I'm going to go over the sections of the commitdiff from top to bottom (and 
hunk-by-hunk where I feel it necessary), and I'd like it if people could 
correct any mistakes I make.

Kconfig:
Simple enough that I'm not worried.

direct.c:
The first hunk seems to serve to factor out the difference between 
rw={READ,WRITE} and the KERNEL_ equivalents into a 'uio' parameter, so I'll 
view it as being mostly a code organization thing.

The second hunk just adds that uio param to read_schedule_segment(), which 
it is given secondhand via direct_read().
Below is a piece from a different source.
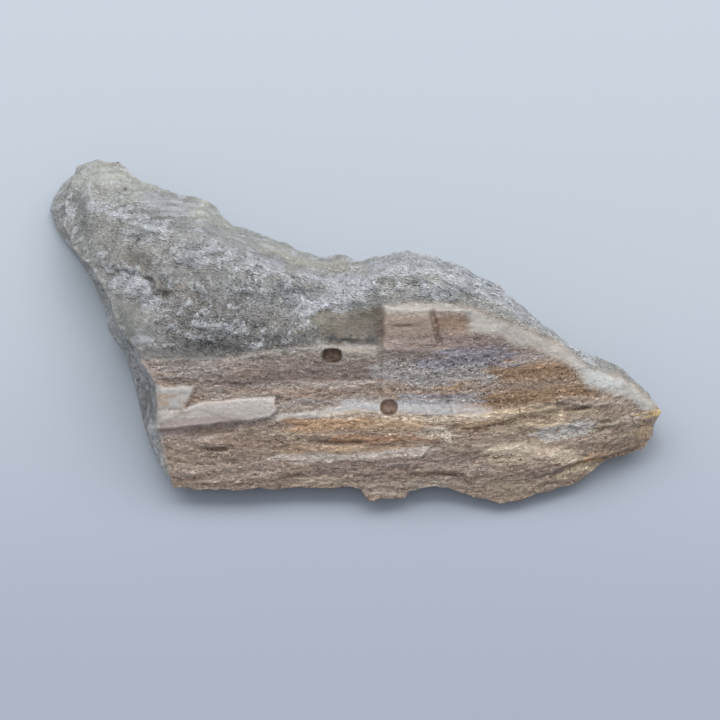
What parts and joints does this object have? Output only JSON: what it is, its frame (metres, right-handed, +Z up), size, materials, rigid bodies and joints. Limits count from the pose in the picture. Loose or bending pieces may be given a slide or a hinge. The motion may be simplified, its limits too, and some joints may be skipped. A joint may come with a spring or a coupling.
{
  "type": "petrified wood",
  "caption": "Rough hand specimen of petrified wood: a tan, fibrous bed of fossil wood fused along the front of a lumpy grey silica stone.",
  "frame": {"origin": "centre of the footprint at the level of the surface it lies on", "axes": "+Z up from the surface it rests on, +X along its long axis with the pointed wood tip at +X, the wood face towards -Y"},
  "size_m": [0.0754, 0.0474, 0.0146],
  "materials": {
    "petrified_wood": "rough broken silica: matt fibrous tan wood, grey sugary stone with glinting grains, a smooth white rim between them"
  },
  "bodies": {
    "root": {"petrified_wood": "petrified_wood"}
  },
  "joints": []
}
The third hunk seems to be where the actual reading occurs in 
read_schedule_segment(), and the differences between uio and !uio seem to 
boil down to that KERNEL_READ is only allowed to operate one page at a time 
under penalty of BUG, and that it uses get_kernel_page instead of 
get_user_pages. Since btrfs calls into __blockdev_direct_IO(), I suspect 
that fs/direct-io.c would (in this case) be the right place to implement 
both the {READ,WRITE} vs KERNEL_* logic and those checks in this case. Also, 
check_direct_IO() in fs/btrfs/inode.c may want to treat KERNEL_WRITE 
similarly to WRITE - I'm not completely sure of that, however.

Hunks 4-8 are just dealing with passing the additional uio parameter around.

Hunk 9 is the write-side equivalent of hunk 3, and seems to correspond 
pretty exactly. It's looking like fs/direct_io.c is definitely the place to 
implement this.

Hunks 10-17 are more uio parameter passing.

file.c:
Pretty simple - as far as I can tell, the activate() sets the span to what 
the swap header expects, the xs_swapper call basically sets the appropriate 
kmalloc flags for the network stuff (irrelevant here), and the deactivate() 
just resets those flags. All the smarts seem to be in the DIO code.

The rest:
The remainder of the patch seems to just be a.) handing that uio parameter 
around and b.) stuff specific to swapping over the network.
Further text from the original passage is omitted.